If you didn't download the tutorial files, create an R script
called mcpi.R
and add the following contents:
#!/usr/bin/env Rscript
args = commandArgs(trailingOnly = TRUE)
iternum = as.numeric(args[[1]]) + 100
montecarloPi <- function(trials) {
count = 0
for(i in 1:trials) {
if((runif(1,0,1)^2 + runif(1,0,1)^2)<1) {
count = count + 1
}
}
return((count*4)/trials)
}
montecarloPi(iternum)
The header at the top of the file (the line starting with #!
) indicates that this script is
meant to be run using R.
If we were running a more intensive script, we would want to test our pipeline with a shortened, test script first.
If you want to test the script, start an R container, and then run the script using
Rscript
. For example:$ apptainer shell \ /cvmfs/singularity.opensciencegrid.org/opensciencegrid/osgvo-r:3.5.0 Singularity :~/tutorial-ScalingUp-R> Rscript mcpi.R 10 [1] 3.14 Singularity :~/tutorial-ScalingUp-R> exit $
Create a Submit File and Log Directories¶
Now that we have our R script written and tested, we can begin building the submit file for our job. If we want to submit several jobs, we need to track log, output, and error files for each job. An easy way to do this is to use the Cluster and Process ID values assigned by HTCondor to create unique files for each job in our overall workflow.
In this example, the submit file is called R.submit
.
If you did not download the tutorial files, create a submit file named R.submit
and add the following contents:
+SingularityImage = "/cvmfs/singularity.opensciencegrid.org/opensciencegrid/osgvo-r:3.5.0"
executable = mcpi.R
arguments = $(Process)
#transfer_input_files =
should_transfer_files = YES
when_to_transfer_output = ON_EXIT
log = logs/job.log.$(Cluster).$(Process)
error = logs/job.error.$(Cluster).$(Process)

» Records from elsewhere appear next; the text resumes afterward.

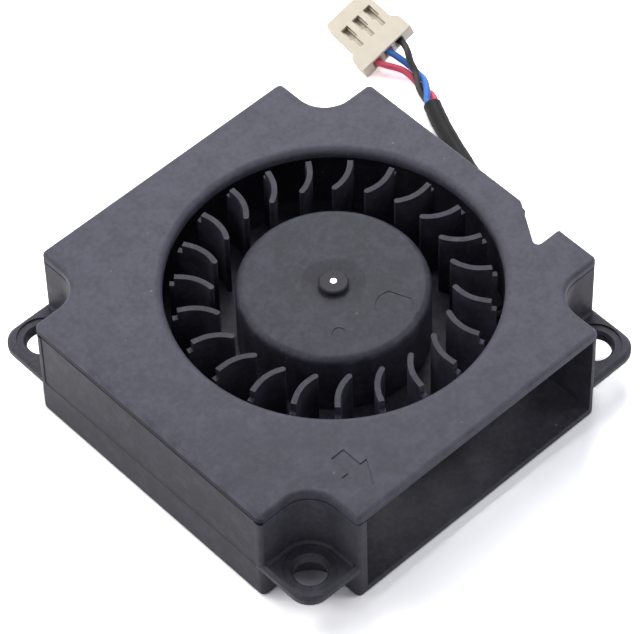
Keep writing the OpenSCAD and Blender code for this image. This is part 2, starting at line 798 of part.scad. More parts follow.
// Upper insulator in its own frame, with z = 0 at the core's mid-height: a ring round the bearing
// tube, a channel over each stem and a flange outside each coil
module insulator_half() {
    top = core_h / 2;
    rim = top + insulator_t + coil_t;
    channel_w = stem_w + insulator_t;
    difference() {
        union() {
            translate([0, 0, top]) cylinder(r = insulator_r, h = rim - top);
            at_poles() {
                translate([tube_r + bite, -channel_w / 2, 0])
                    cube([coil_x1 - tube_r - bite, channel_w, top + insulator_t]);
                translate([coil_x1, -coil_half_w, top]) cube([0.35, 2 * coil_half_w, rim - top]);
            }
        }
        translate([0, 0, -past]) cylinder(r = tube_r, h = rim + 2 * past);
        translate([0, 0, -past]) linear_extrude(top + past) core_plan();
    }
}

module upper_insulator() {
    color("#d8d2c2") translate([rotor_x, 0, core_z + core_h / 2]) insulator_half();
}

module lower_insulator() {
    lug_top = core_z - bite;
    color("#d8d2c2") translate([rotor_x, 0, 0]) {
        translate([0, 0, core_z + core_h / 2]) mirror([0, 0, 1]) insulator_half();
        for (a = pin_angles) rotate(a) difference() {
            translate([insulator_r - 4 * bite, -lug_w / 2, winding_z0])
                cube([pin_circle_r + lug_w / 2 - insulator_r + 4 * bite, lug_w, lug_top - winding_z0]);
            translate([pin_circle_r, 0, winding_z0 - past])
                cylinder(d = pin_d, h = lug_top - winding_z0 - pin_blind + past);
        }
    }
}

// Winding round one pole's stem
module coil(i) {
    inner_w = stem_w + insulator_t;
    inner_h = core_h + 2 * insulator_t;
    color("#b5652b") translate([rotor_x, 0, core_z + core_h / 2])
        rotate(i * 360 / pole_count) translate([coil_x0, 0, 0]) rotate([90, 0, 90])
            linear_extrude(coil_x1 - coil_x0) difference() {
                round_rect(inner_w + 2 * coil_t, inner_h + 2 * coil_t, coil_t * 0.7);
                square([inner_w, inner_h], center = true);
            }
}

module coil_1() { coil(0); }
module coil_2() { coil(1); }
module coil_3() { coil(2); }
module coil_4() { coil(3); }

// ---------------------------------------------------------------- circuit board

module circuit_board() {
    color("#2f6b3a") translate([rotor_x, 0, board_z]) difference() {
        cylinder(r = board_r, h = board_t);
        translate([0, 0, -past]) cylinder(r = board_bore_r, h = board_t + 2 * past);
        for (a = pin_angles) rotate(a) translate([pin_circle_r, 0, -past])
            cylinder(d = pin_d, h = board_t + 2 * past);
    }
}

// Block on the board at an angle, with its width across the radius
module chip(angle, size) {
    translate([rotor_x, 0, board_z + board_t]) rotate(angle)
        translate([part_circle_r - size[0] / 2, -size[1] / 2, 0]) cube(size);
}

module hall_sensor() { color("#1d1d1f") chip(-45, [0.9, 1.6, 0.6]); }
module motor_driver_ic() { color("#1d1d1f") chip(180, [1.5, 2.9, 0.6]); }
module chip_capacitor() { color("#b79a6a") chip(90, [0.8, 1.6, 0.6]); }
module chip_resistor() { color("#26262a") chip(62, [0.5, 1, 0.35]); }

module winding_pins() {
    color("#d5d2c8") translate([rotor_x, 0, 0]) for (a = pin_angles) rotate(a)
        translate([pin_circle_r, 0, board_z - pin_below])
            cylinder(d = pin_d, h = core_z - bite - pin_blind - board_z + pin_below);
}

module solder_joints() {
    color("#cfd1d4") {
        translate([rotor_x, 0, 0]) for (a = pin_angles) rotate(a)
            translate([pin_circle_r, 0, board_z - solder_h]) difference() {
                cylinder(r1 = pin_d / 2 + 0.08, r2 = pin_d / 2 + 0.25, h = solder_h);
                translate([0, 0, -past]) cylinder(d = pin_d, h = 1);
            }
        for (w = [red_wire, blue_wire, black_wire]) solder_pad(w);
    }
}

// Solder that holds a wire's inner end under the board, flat where the wire meets it
module solder_pad(w) {
    p = wire_point(w, 0);
    d = wire_point(w, 1) - p;
    translate([p[0], p[1], floor_t + solder_gap]) rotate(atan2(d[1], d[0])) difference() {
        linear_extrude(board_z - floor_t - solder_gap) translate([-solder_set_in, 0]) circle(solder_r);
        translate([0, -1, -past]) cube([1, 2, 2]);
    }
}

// ---------------------------------------------------------------- lead

function unit(v) = v / norm(v);
function row_point(i) = [route[i][0], route[i][1], route[i][2]];
function row_forward(i) = unit(row_point(min(i + 1, last_index)) - row_point(max(i - 1, 0)));
function across(t) = unit(cross(t, [0, 0, 1]));

// Centre of a wire at a row of the route: round the bundle, or beside the others in a row
function wire_point(w, i) =
    let (t = row_forward(i), side = across(t), rise = cross(side, t),
        turn = w[0] + route[i][3], spread = abs(route[i][4]), at_plug = route[i][4] > 0,
        in_row = at_plug ? contact_pitch * w[1] : solder_pitch * w[2],
        lean = at_plug ? -plug_roll : 0,
        arch = at_plug ? 4 * w[3] * spread * (1 - spread) : 0)
    row_point(i)
        + side * ((1 - spread) * bundle_r * cos(turn) + spread * in_row * cos(lean))
        + rise * ((1 - spread) * bundle_r * sin(turn) + spread * in_row * sin(lean) + arch);

// Ring of points round a path's point i, square to the path
function path_ring(path, i, r) =
    let (t = unit(path[min(i + 1, len(path) - 1)] - path[max(i - 1, 0)]),
        side = across(t), rise = cross(side, t))
    [for (j = [0 : side_count - 1]) let (a = (j + 0.5) * 360 / side_count)
        path[i] + r * (cos(a) * side + sin(a) * rise)];

// Rings of a path from point i0 to point i1
function path_rings(path, r, i0, i1) = [for (i = [i0 : i1]) each path_ring(path, i, r)];

// Faces between the rings of a tube whose points start at base
function tube_faces(rings, base, flip) = [for (i = [0 : rings - 2], j = [0 : side_count - 1])
    let (k = (j + 1) % side_count, a = base + i * side_count, b = a + side_count)
    each flip ? [[a + j, b + k, a + k], [a + j, b + j, b + k]]
        : [[a + j, a + k, b + k], [a + j, b + k, b + j]]];

// Solid tube along a path, from point i0 to point i1
module swept_tube(path, r, i0, i1) {
    n = i1 - i0 + 1;
    polyhedron(path_rings(path, r, i0, i1), concat(
        [[for (j = [side_count - 1 : -1 : 0]) j]],
        tube_faces(n, 0, false),
        [[for (j = [0 : side_count - 1]) (n - 1) * side_count + j]]));
}

// Hollow tube along a path, from point i0 to point i1
module hollow_tube(path, r_in, r_out, i0, i1) {
    n = i1 - i0 + 1;
    inner = n * side_count;
    last = (n - 1) * side_count;
    polyhedron(concat(path_rings(path, r_out, i0, i1), path_rings(path, r_in, i0, i1)), concat(
        tube_faces(n, 0, false), tube_faces(n, inner, true),
        [for (j = [0 : side_count - 1]) let (k = (j + 1) % side_count)
            each [[k, j, inner + j], [k, inner + j, inner + k],
                [last + j, last + k, inner + last + k],
                [last + j, inner + last + k, inner + last + j]]]));
}

function wire_path(w) = [for (i = [0 : last_index]) wire_point(w, i)];

module inner_leads() {
    color("#c23b3b") swept_tube(wire_path(red_wire), wire_d / 2, 0, exit_index);
    color("#3a62c8") swept_tube(wire_path(blue_wire), wire_d / 2, 0, exit_index);
    color("#242426") swept_tube(wire_path(black_wire), wire_d / 2, 0, exit_index);
}

module lead_red() {
    color("#d5485a") swept_tube(wire_path(red_wire), wire_d / 2, exit_index, last_index);
}

module lead_blue() {
    color("#3f6fd0") swept_tube(wire_path(blue_wire), wire_d / 2, exit_index, last_index);
}

module lead_black() {
    color("#242426") swept_tube(wire_path(black_wire), wire_d / 2, exit_index, last_index);
}

module cable_sleeve() {
    flat = cos(180 / side_count);
    r_in = (bundle_r + wire_d / 2 + sleeve_gap) / flat;
    color("#2a2a2c") hollow_tube([for (i = [0 : last_index]) row_point(i)], r_in,
        r_in + sleeve_t / flat, sleeve_first_index, sleeve_last_index);
}

// ---------------------------------------------------------------- connector

// Plan of the connector: wide shoulders at the wire end, a hollow flank, then the narrower body
module plug_plan() {
    w = plug_w / 2;
    n = plug_nose_w / 2;
    right = concat([[w, 0], [w, plug_shoulder_l - shoulder_corner]],
        arc_points([n + flank_r, flank_y], flank_r, 250, 180, 6),
        [[n, plug_l - nose_chamfer], [n - nose_chamfer, plug_l]]);
    polygon(concat(right, [for (i = [len(right) - 1 : -1 : 0]) [-right[i][0], right[i][1]]]));
}

module at_contacts() {
    for (i = [-1 : 1]) translate([i * contact_pitch, 0, 0]) children();
}

module in_plug_frame() {
    translate(plug_at) rotate([0, 0, plug_turn]) rotate([plug_pitch, 0, 0]) rotate([0, plug_roll, 0])
        children();
}

module connector_housing() {
    color("#e9ddc6") in_plug_frame() difference() {
        linear_extrude(plug_h) plug_plan();
        at_contacts() {
            translate([-cell_w / 2, -past, contact_z - cell_h / 2]) cube([cell_w, cell_l + past, cell_h]);
            translate([-tab_window_w / 2, tab_window_y, contact_z - tab_window_w / 2])
                cube([tab_window_w, 2, tab_window_w]);
            translate([-slot_w / 2, slot_y, contact_z]) cube([slot_w, window_y - slot_y + bite, plug_h]);
            translate([-window_w / 2, window_y, contact_z]) cube([window_w, window_l, plug_h]);
        }
    }
}

// Crimped contact: a barrel round the wire's end, then a box with a window in its roof
module connector_terminals() {
    box_w = cell_w - 0.16;
    box_h = cell_h - 0.2;
    color("#cdbf9b") in_plug_frame() at_contacts() difference() {
        translate([0, wire_depth + 0.03, contact_z]) {
            translate([-box_w / 2, 0, -box_h / 2]) cube([box_w, cell_l - wire_depth - 0.2, box_h]);
            rotate([-90, 0, 0]) cylinder(r = box_w / 2 + 0.03, h = barrel_l);
        }
        translate([-slot_w / 2, window_y, contact_z]) cube([slot_w, window_l, plug_h]);
    }
}

housing_base();
top_cover();
impeller();
rotor_yoke();
ring_magnet();
shaft();
shaft_lock_ring();
bearing_tube();
sleeve_bearing();
thrust_pad();
oil_washer();
stator_core();
upper_insulator();
lower_insulator();
coil_1();
coil_2();
coil_3();
coil_4();
circuit_board();
hall_sensor();
motor_driver_ic();
chip_capacitor();
chip_resistor();
winding_pins();
solder_joints();
inner_leads();
lead_red();
lead_blue();
lead_black();
cable_sleeve();
connector_housing();
connector_terminals();
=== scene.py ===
"""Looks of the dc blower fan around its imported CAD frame: camera, cords, finishes, floor, light."""

import math

import bpy
import bmesh
from mathutils import Matrix, Vector


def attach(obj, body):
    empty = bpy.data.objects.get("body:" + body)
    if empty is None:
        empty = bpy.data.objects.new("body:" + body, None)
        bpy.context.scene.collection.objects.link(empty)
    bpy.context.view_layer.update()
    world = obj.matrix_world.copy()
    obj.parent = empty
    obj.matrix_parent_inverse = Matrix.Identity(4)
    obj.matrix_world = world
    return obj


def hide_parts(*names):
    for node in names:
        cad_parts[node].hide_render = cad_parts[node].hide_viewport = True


MM = 0.001

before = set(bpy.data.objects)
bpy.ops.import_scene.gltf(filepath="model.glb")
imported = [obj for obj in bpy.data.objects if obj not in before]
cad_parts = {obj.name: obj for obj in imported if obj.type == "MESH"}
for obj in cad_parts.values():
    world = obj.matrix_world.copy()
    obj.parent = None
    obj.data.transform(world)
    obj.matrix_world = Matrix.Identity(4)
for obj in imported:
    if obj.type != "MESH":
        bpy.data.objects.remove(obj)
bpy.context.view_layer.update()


def add_object(name, data):
    """A new object in the scene that shows the given data."""
    made = bpy.data.objects.new(name, data)
    bpy.context.scene.collection.objects.link(made)
    return made


def add_mesh(name, bm):
    """A new object in the scene with the mesh that bm holds. It frees bm."""
    data = bpy.data.meshes.new(name)
    bm.to_mesh(data)
    bm.free()
    return add_object(name, data)


# ---------------------------------------------------------------- camera

AZIMUTH = math.radians(-42.136)
ELEVATION = math.radians(51.31)
ROLL = math.radians(-1.598)
DISTANCE = 297.24 * MM
OFFSET_RIGHT = 0.047 * MM
OFFSET_UP = 4.303 * MM
LENS_MM = 215.69
SENSOR_MM = 36
NEAREST_M = 0.01
FARTHEST_M = 10


def make_camera():
    """Camera at the photograph's viewing angle, aimed a little beside the frame's origin."""
    back = Vector((math.sin(AZIMUTH) * math.cos(ELEVATION),
                   -math.cos(AZIMUTH) * math.cos(ELEVATION),
                   math.sin(ELEVATION)))
    level = Vector((math.cos(AZIMUTH), math.sin(AZIMUTH), 0))
    upright = back.cross(level)
    right = math.cos(ROLL) * level + math.sin(ROLL) * upright
    up = -math.sin(ROLL) * level + math.cos(ROLL) * upright
    data = bpy.data.cameras.new("camera")
    data.sensor_width = SENSOR_MM
    data.lens = LENS_MM
    data.clip_start = NEAREST_M
    data.clip_end = FARTHEST_M
    camera = add_object("camera", data)
    place = back * DISTANCE + right * OFFSET_RIGHT + up * OFFSET_UP
    turn = Matrix((right, up, back)).transposed().to_4x4()
    camera.matrix_world = Matrix.Translation(place) @ turn
    bpy.context.scene.camera = camera


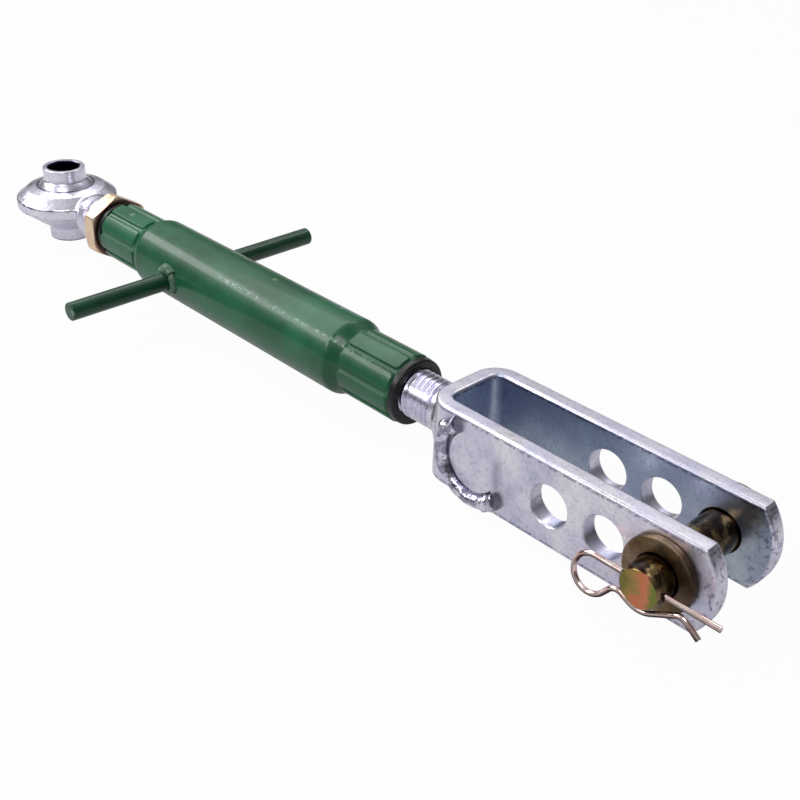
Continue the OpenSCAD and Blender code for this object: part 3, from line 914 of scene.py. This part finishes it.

output = output/mcpi.out.$(Cluster).$(Process)
request_cpus = 1
request_memory = 1GB
request_disk = 1GB
queue 100
If you did not download the tutorial files, you will also need to create the
logs
and output
directories to hold the files that will be created for each job.
You can create both directories at once with the command
$ mkdir logs output
There are several items to note about this submit file:
- The
queue 100
statement in the submit file. This tells Condor to enqueue 100 copies of this job as one cluster. - The submit variables
$(Cluster)
and$(Process)
. These are used to specify unique output files. HTCondor will replace these with the Cluster and Process ID numbers for each individual process within the cluster. The$(Process)
variable is also passed as an argument to our R script.
Submit the Jobs¶
Now it is time to submit our job! You'll see something like the following upon submission:
$ condor_submit R.submit
Submitting job(s).........................
100 job(s) submitted to cluster 837.
Apply your condor_q
knowledge to see the progress of these jobs.
Check your logs
folder to see the error and HTCondor log
files and the output
folder to see the results of the scripts.
Post Process¶
Once the jobs are completed, you can use the information in the output files to calculate an average of all of our computed estimates of π.
To see this, we can use the command:
$ cat output/mcpi*.out* | awk '{ sum += $2; print $2" "NR} END { print "---------------\n Grand Average = " sum/NR }'
Key Points¶
- Scaling up the number of jobs is crucial for taking full advantage of the computational resources of the OSPool.
- Changing the
queue
statement allows the user to scale up the resources. - The
arguments
option can be used to pass parameters to a job script. - The submit variables
$(Cluster)
and$(Process)
can be used to name log files uniquely.